Oireachtas Joint and Select Committees

Thursday, 11 May 2017

Joint Oireachtas Committee on Health

Vaccination Programme: Discussion

9:00 am

Photo of Bernard DurkanBernard Durkan (Kildare North, Fine Gael) | Oireachtas source

All my contributions have been limited and sometimes even truncated. I apologise to our guests for arriving late. I was attempting tri-location, not under medical supervision, but I tried it and it did not work. I thank the witnesses for their submission. I am familiar with the territory. I come from a generation which, to a large extent, was pre-vaccination. I have family experiences from that particular time. It is true that many deaths occurred as a result of the lack of that kind of treatment in the 1940s, 1950s and even into the 1960s. I was a member of what was originally a large family but it did not finish up that way. There are salutary lessons to be learned from that. As public representatives, we have a duty that when an issue is raised, we have to be reasonably certain what we are telling the public is accurate to the best of our ability to prove it. I have no doubt at all that, generally speaking, the vaccination programme is in the best interests of children and families and the health of the nation. However, we live in a world of mass media communication and social media where quite a number of diverse opinions arise. Sometimes they are backed up scientifically and sometimes they are not. To what extent can the witnesses respond to these claims when they arise?
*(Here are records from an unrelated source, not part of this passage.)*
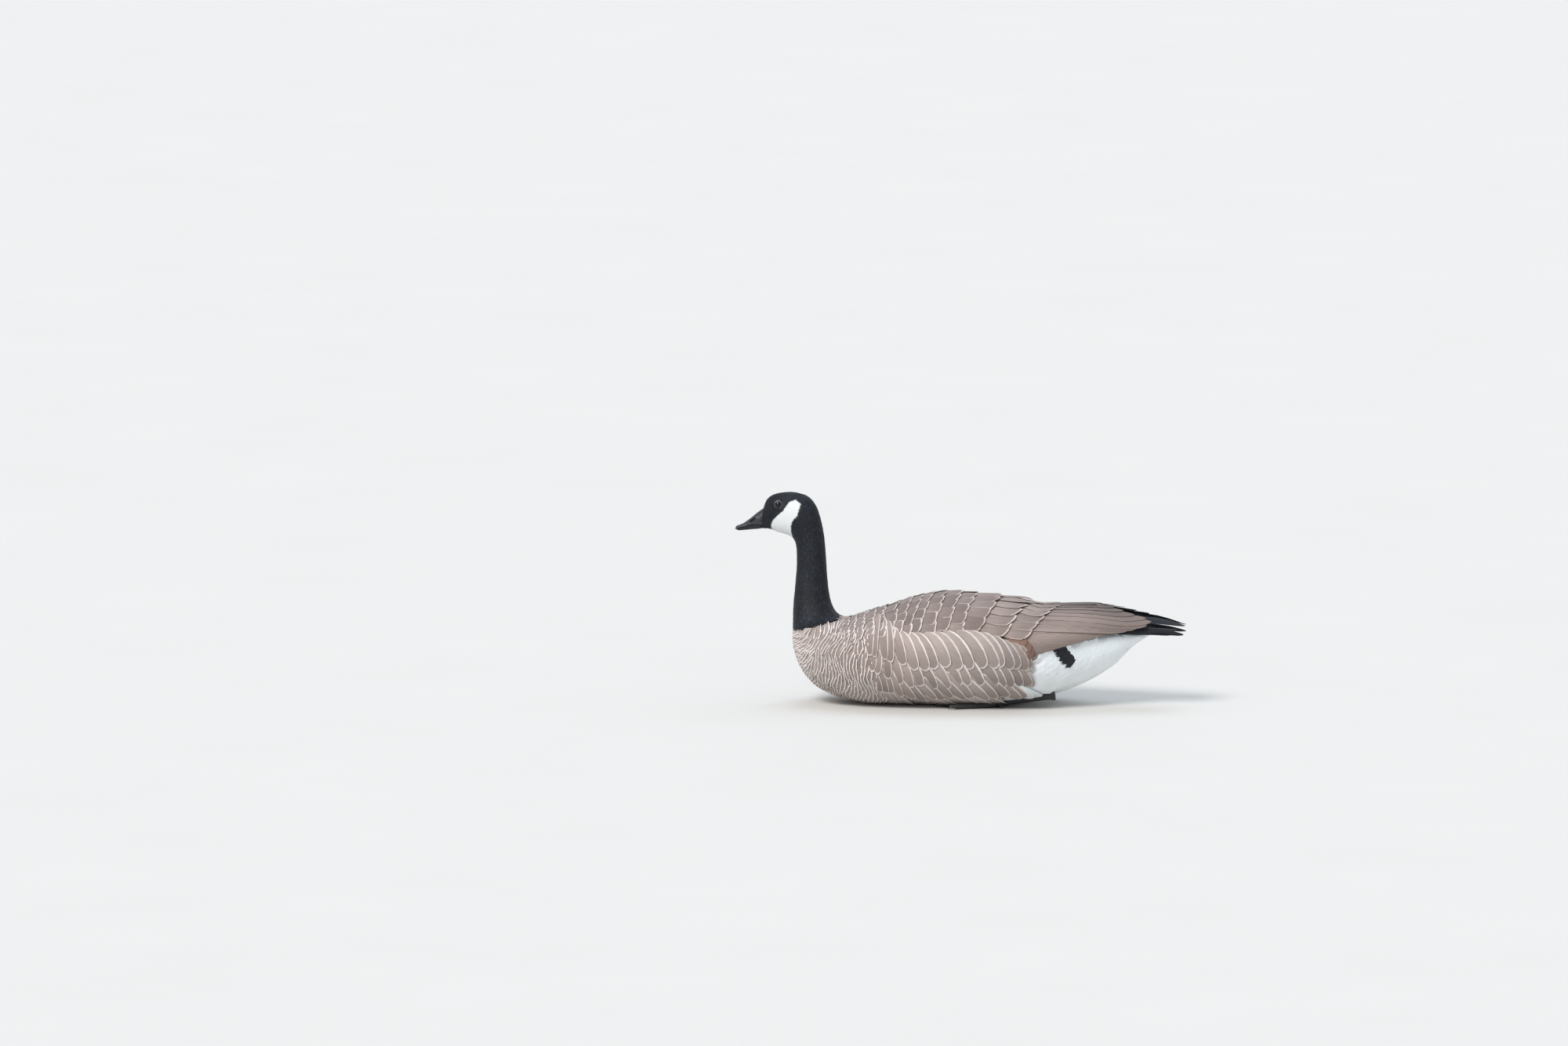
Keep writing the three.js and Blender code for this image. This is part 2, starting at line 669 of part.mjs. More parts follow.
function footSolid(grow = 0) {
  const toes = TOES.map((toe) => {
    const points = TOE_STATIONS.map((share) => toePoint(toe, share));
    const tip = toePoint(toe, 1 + CLAW.length / toe.length).setZ(CLAW.height);
    const radii = TOE_TAPER.map((share) => share * toe.radius);
    return limb([...points, tip], [...radii, CLAW.radius], 6, grow);
  });
  const joint = new THREE.Vector3(TOE_JOINT.x, -TOE_JOINT.y, TOE_JOINT.z);
  const hindTip = joint.clone().add(new THREE.Vector3(HIND_TOE.back, HIND_TOE.out, 0)).setZ(HIND_TOE.height);
  const hindPoints = HIND_TOE.stations.map((t) => joint.clone().lerp(hindTip, t));
  const hind = limb(hindPoints, HIND_TOE.radii, 6, grow);
  const web = new THREE.Shape();
  web.moveTo(TOE_JOINT.x, -TOE_JOINT.y);
  const tips = TOES.map((toe) => toePoint(toe, WEB.tip));
  web.lineTo(tips[0].x, tips[0].y);
  for (let i = 0; i + 1 < tips.length; i++) {
    const hollow = tips[i].clone().lerp(tips[i + 1], 0.5);
    const root = new THREE.Vector3(TOE_JOINT.x, -TOE_JOINT.y, 0);
    hollow.lerpVectors(root, hollow, WEB.scallop);
    web.quadraticCurveTo(hollow.x, hollow.y, tips[i + 1].x, tips[i + 1].y);
  }
  const low = grow ? WEB.under : WEB.low;
  const depth = WEB.high + grow - low;
  const skin = new THREE.ExtrudeGeometry(web, { depth, bevelEnabled: false, curveSegments: 5 });
  skin.translate(0, 0, low);
  return join([...toes, hind, solid(skin)]);
}

const FLOOR = block([-FAR, -FAR, -FAR], [FAR, FAR, 0]);

function meshOf(body, name, colour, roughness = 0.8) {
  const { numProp, vertProperties, triVerts } = body.getMesh();
  const positions = new Float32Array((vertProperties.length / numProp) * 3);
  for (let i = 0; i < vertProperties.length / numProp; i++) {
    positions.set(vertProperties.subarray(i * numProp, i * numProp + 3), i * 3);
  }
  const geometry = new THREE.BufferGeometry();
  geometry.setAttribute("position", new THREE.BufferAttribute(positions, 3));
  geometry.setIndex(new THREE.BufferAttribute(triVerts, 1));
  geometry.computeVertexNormals();
  const material = new THREE.MeshStandardMaterial({ color: colour, roughness, metalness: 0 });
  const mesh = new THREE.Mesh(geometry, material);
  mesh.name = name;
  return mesh;
}

const goose = new THREE.Group();
goose.name = "canada_goose";

const body = innerBody();
const headNeck = headNeckSolid();
const neckZone = blockAbove(BREAST_CUT, -GAP).intersect(block([-FAR, -FAR, 0], [NECK_BACK, FAR, FAR]));
const wingLeft = wingSolid(innerBody(GAP));
const wingPocket = wingSpace(GAP).subtract(body);
const leg = shankSolid();
const foot = footSolid().subtract(shankSolid(GAP)).subtract(FLOOR);
const tucked = shankSolid(GAP).add(footSolid(GAP));
const rump = block([TAIL_CUT, -FAR, -FAR], [FAR, FAR, FAR]);
const rumpCut = block([TAIL_CUT - GAP, -FAR, -FAR], [FAR, FAR, FAR]);
const torso = largestPiece(
  join([outerBody(), headNeck])
    .subtract(neckZone)
    .subtract(join([wingPocket, mirrored(wingPocket)]))
    .subtract(join([rumpCut, tucked, mirrored(tucked)]))
    .subtract(FLOOR),
);
const neck = headNeck
  .intersect(blockAbove(BREAST_CUT))
  .subtract(block([NECK_BACK - GAP, -FAR, 0], [0, FAR, FAR]))
  .subtract(blockAbove(HEAD_CUT))
  .subtract(block([-FAR, -FAR, 0], [NECK_FRONT, FAR, FAR]));
const tail = largestPiece(
  join([body.intersect(rump), ...tailFeathers()]).subtract(block([0, -FAR, 0], [TAIL_CUT, FAR, FAR])),
);
const shank = leg.subtract(FLOOR);

goose.add(meshOf(torso, "torso", COLOURS.plumage));
goose.add(meshOf(largestPiece(neck), "neck", COLOURS.black));
goose.add(meshOf(headSolid(headNeck), "head", COLOURS.black));
goose.add(meshOf(upperBill(), "bill_upper", COLOURS.bill, 0.4));
goose.add(meshOf(billHalf(LOWER_HALF), "bill_lower", COLOURS.bill, 0.4));
goose.add(meshOf(tail, "tail", COLOURS.tail));
for (const [name, side] of [["left", -1], ["right", 1]]) {
  const turned = (piece) => (side < 0 ? piece : mirrored(piece));
  const eye = ball({ x: EYE.x, y: side * EYE.y, z: EYE.z }, [EYE.radius, EYE.radius, EYE.radius]);
  goose.add(meshOf(turned(wingLeft), `wing_${name}`, COLOURS.wing));
  goose.add(meshOf(eye, `eye_${name}`, COLOURS.eye, 0.1));
  goose.add(meshOf(turned(largestPiece(shank)), `leg_${name}`, COLOURS.foot, 0.6));
  goose.add(meshOf(turned(largestPiece(foot)), `foot_${name}`, COLOURS.foot, 0.6));
}

export default goose;
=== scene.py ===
"""Looks of a life-size Canada goose that rests on its belly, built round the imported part.

Metres, +Z up, floor at z = 0. The bill points along -X and the bird's left side faces -Y.
"""

import math

import bmesh
import bpy
import numpy as np
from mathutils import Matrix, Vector
from mathutils.bvhtree import BVHTree


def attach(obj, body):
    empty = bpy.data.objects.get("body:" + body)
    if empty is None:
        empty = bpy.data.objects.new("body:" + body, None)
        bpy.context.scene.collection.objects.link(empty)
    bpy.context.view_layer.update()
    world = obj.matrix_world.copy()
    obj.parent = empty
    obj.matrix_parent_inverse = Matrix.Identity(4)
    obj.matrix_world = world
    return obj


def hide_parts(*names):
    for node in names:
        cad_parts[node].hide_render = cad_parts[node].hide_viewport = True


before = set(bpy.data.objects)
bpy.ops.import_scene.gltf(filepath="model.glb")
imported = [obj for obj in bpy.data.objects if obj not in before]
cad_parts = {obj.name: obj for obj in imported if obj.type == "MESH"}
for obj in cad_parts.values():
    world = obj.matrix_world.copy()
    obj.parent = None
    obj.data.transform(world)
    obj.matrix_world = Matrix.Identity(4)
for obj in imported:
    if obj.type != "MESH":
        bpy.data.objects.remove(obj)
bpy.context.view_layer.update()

bl_info = {
    "name": "Canada Goose Maker",
    "version": (1, 0, 0),
    "blender": (4, 5, 0),
    "location": "View3D > Sidebar > Goose",
    "description": "Skin, feathers, bill, eyes and feet of a life-size still goose",
    "category": "Add Mesh",
}

MM = 0.001

# Body sections: station, back, keel, half width, height of the widest line (millimetres).
BODY_ROWS = [
    (-259, 100, 90, 7, 95),
    (-256, 106, 80, 21, 92),
    (-250, 110, 62, 37, 88),
    (-238, 114, 41, 54, 84),
    (-215, 119, 20, 74, 81),
    (-180, 129, 6, 93, 82),
    (-130, 142, -2, 108, 85),
    (-60, 157, -2, 115, 88),
    (20, 161, -2, 116, 88),
    (80, 153, 1, 112, 90),
    (120, 146, 8, 104, 92),
    (160, 140, 19, 88, 97),
    (200, 134, 36, 69, 103),
    (240, 126, 62, 50, 108),
    (268, 120, 90, 36, 111),
    (290, 118, 105, 25, 113),
    (302, 117, 112, 16, 114.5),
]
BODY_UPPER = 1.75
BODY_LOWER = 2.25

# Sections over the folded wings: station, back, half width, height of the widest line.
CLOAK_ROWS = [
    (-180, 130, 95, 88),
    (-151, 138, 103, 88),
    (-114, 149, 110, 88),
    (-64, 165.5, 115, 88),
    (-18, 173, 116, 88),
    (35, 170, 115.5, 88.5),
    (88, 165, 111, 90.5),
    (104, 161, 109, 91),
    (120, 156, 106, 92),
    (150, 155, 97, 96),
    (200, 154.5, 77, 103),
    (235, 151, 61, 107.5),
    (262, 147, 51, 110),
    (300, 141, 46, 113),
    (346, 128, 38, 110),
]
CLOAK_UPPER = 2.0

# Lower edge of the folded wing: station and height.
WING_EDGE_ROWS = [(96, 40), (105, 100), (121, 90), (148, 94), (192, 108), (212, 114), (262, 119)]

# Head and neck sections: step, throat x and z, crown or nape x and z, half width.
NECK_ROWS = [
    (0, -302, 267, -301, 302, 13),
    (1, -292, 264.5, -297, 311, 18.5),
    (2, -280, 259.5, -286, 318.8, 23),
    (3, -268, 256.5, -262, 322.5, 26),
    (4, -259, 252.5, -238, 318, 26),
    (5, -254.5, 247, -222, 302.5, 24.5),
    (6, -252.3, 239, -213, 276, 22.5),
    (7, -251.7, 228, -208.5, 252, 21.5),
    (8, -251.6, 212, -206, 222, 21.5),
    (9, -254, 180, -203.5, 185, 23.5),
    (10, -256.8, 148, -198, 152, 29),
    (11, -257.6, 125, -183, 132, 41),
    (12, -258.8, 101, -160, 127, 58),
    (13, -250, 64, -132, 116, 78),
]
NECK_POWER = 2.1
LAST_STEP = NECK_ROWS[-1][0]

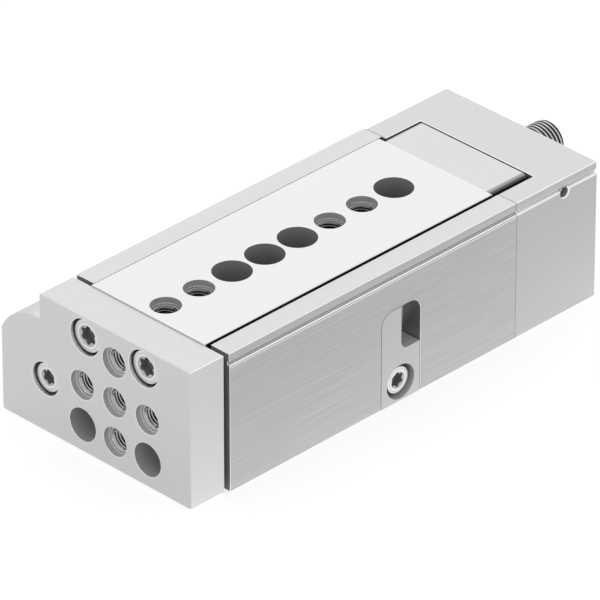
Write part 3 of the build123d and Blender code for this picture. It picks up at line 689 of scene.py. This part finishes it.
@dataclass(frozen=True)
class LobeScrew:
    """Cap screw with a six-lobe socket that opens in a small countersink.

    Attributes:
        head_radius: Radius of the head.
        head_height: Height of the head.
        shank_radius: Radius of the shank.
        socket_radius: Largest radius of the socket.
        socket_depth: Depth of the socket.
        sink_radius: Radius of the countersink at the head's face.
        sink_depth: Depth of the countersink.
        ring_width: Width of the ring round the countersink, painted bright as a highlight.
        edge: Rounding of the head's rim.
        edge_steps: Steps across it.
        lobes: Lobes of the socket.
        lobe_depth: Depth of the valleys between them, as a share of the socket's radius.
        lobe_shape: Above 1 the lobes get wider than the valleys.
        sides: Corners of its circles.
    """

    head_radius: float
    head_height: float
    shank_radius: float
    socket_radius: float
    socket_depth: float
    sink_radius: float
    sink_depth: float = 0.3 * MM
    ring_width: float = 0.25 * MM
    edge: float = 0.25 * MM
    edge_steps: int = 3
    lobes: int = 6
    lobe_depth: float = 0.26
    lobe_shape: float = 1.2
    sides: int = 72

    def add_to(self, bm: BMesh, top: Vector, facing: Vector, length: float) -> None:
        """Add one screw to a mesh.

        Args:
            bm: Mesh to add to.
            top: Middle of the head's top face.
            facing: Direction in which the head points.
            length: Whole length, head and shank.
        """
        part = bmesh.new()
        circle = {"segments": self.sides, "radius": self.socket_radius, "cap_ends": False}
        corners = bmesh.ops.create_circle(part, **circle)["verts"]
        star = list({edge for vert in corners for edge in vert.link_edges})
        for vert in self._verts(star):
            valley = 0.5 - 0.5 * math.cos(self.lobes * math.atan2(vert.co.y, vert.co.x))
            vert.co *= 1.0 - self.lobe_depth * valley**self.lobe_shape
            vert.co.z = -self.sink_depth
        # Walls and floor of the socket get its painted shade
        floor = self._drop(part, star, self.socket_depth - self.sink_depth, Surface.BORE)
        made = bmesh.ops.contextual_create(part, geom=floor)
        made["faces"][0].material_index = Surface.BORE
        # The countersink gets its painted shade
        mouth = self._drop(part, star, -self.sink_depth, Surface.SHADE)
        self._round_out(mouth, self.sink_radius)
        # The flat ring round the countersink gets the painted highlight of the rim
        ring = self._drop(part, mouth, 0.0, Surface.EDGE)
        self._round_out(ring, self.sink_radius + self.ring_width)
        rim = self._drop(part, ring, 0.0)
        self._round_out(rim, self.head_radius)
        skirt = self._drop(part, rim, self.head_height)
        seat = self._drop(part, skirt, 0.0)
        self._round_out(seat, self.shank_radius)
        tip = self._drop(part, seat, length - self.head_height)
        bmesh.ops.contextual_create(part, geom=tip)
        bmesh.ops.recalc_face_normals(part, faces=part.faces)
        # The head's rounded rim gets the painted highlight
        round_edges(part, rim, self.edge, self.edge_steps)
        turn = facing.to_track_quat("Z", "X").to_matrix().to_4x4()
        bmesh.ops.transform(part, matrix=Matrix.Translation(top) @ turn, verts=part.verts)
        join(bm, part)

    def _drop(
        self,
        bm: BMesh,
        edges: list[BMEdge],
        depth: float,
        surface: Surface = Surface.BODY,
    ) -> list[BMEdge]:
        """Extrude a loop of edges down by a depth.

        Args:
            bm: Mesh to change.
            edges: The loop.
            depth: How far down the new loop lies.
            surface: Kind of the faces between the two loops.

        Returns:
            The new loop.
        """
        made = bmesh.ops.extrude_edge_only(bm, edges=edges)["geom"]
        verts = [g for g in made if isinstance(g, BMVert)]
        bmesh.ops.translate(bm, vec=(0.0, 0.0, -depth), verts=verts)
        for face in (g for g in made if isinstance(g, BMFace)):
            face.material_index = surface
        edges_below = {edge for vert in verts for edge in vert.link_edges}
        return [edge for edge in edges_below if all(vert in verts for vert in edge.verts)]

    def _round_out(self, edges: list[BMEdge], radius: float) -> None:
        """Move the vertices of a loop straight out or in to a circle."""
        for vert in self._verts(edges):
            vert.co.xy = vert.co.xy.normalized() * radius

    def _verts(self, edges: list[BMEdge]) -> list[BMVert]:
        """Return the vertices of some edges, each once."""
        return list({vert for edge in edges for vert in edge.verts})


M5_SCREW = LobeScrew(3.95 * MM, 4.2 * MM, 2.5 * MM, 2.3 * MM, 2.2 * MM, 2.6 * MM)
M4_SCREW = LobeScrew(3.3 * MM, 3.2 * MM, 2.0 * MM, 1.85 * MM, 1.8 * MM, 2.1 * MM)
M4_WIDE_SCREW = replace(M4_SCREW, head_radius=3.5 * MM)
HOLE_THREAD = Thread(2.15 * MM, 2.58 * MM, 0.8 * MM, mouth=2.62 * MM)
ABSORBER_THREAD = Thread(4.9 * MM, 4.35 * MM, 1.0 * MM, crest_share=0.42, steps=48)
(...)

Are the witnesses satisfied that to the best of their ability the reaction to or the side effects of particular vaccinations can be more profound or long-lasting that others? That is just by way of reassurance that when we stand over something, we know exactly what we are talking about. Otherwise, we as public representatives and the medical profession can be accused of not testing sufficiently the issues that come before us. We as Members of both Houses have had numerous experiences over the years of issues arising, sometimes ones which we were not alert to in the time we should have been. Sometimes we were wrong and sometimes we were right.

Those are my questions. With regard to the metabolism of individual children are there exceptions to the rule? As a result of those exceptions to the rule in the metabolism of the child, can there be very different outcomes? I would like clarification on that. I thank the Chairman. That was my usual truncated fashion.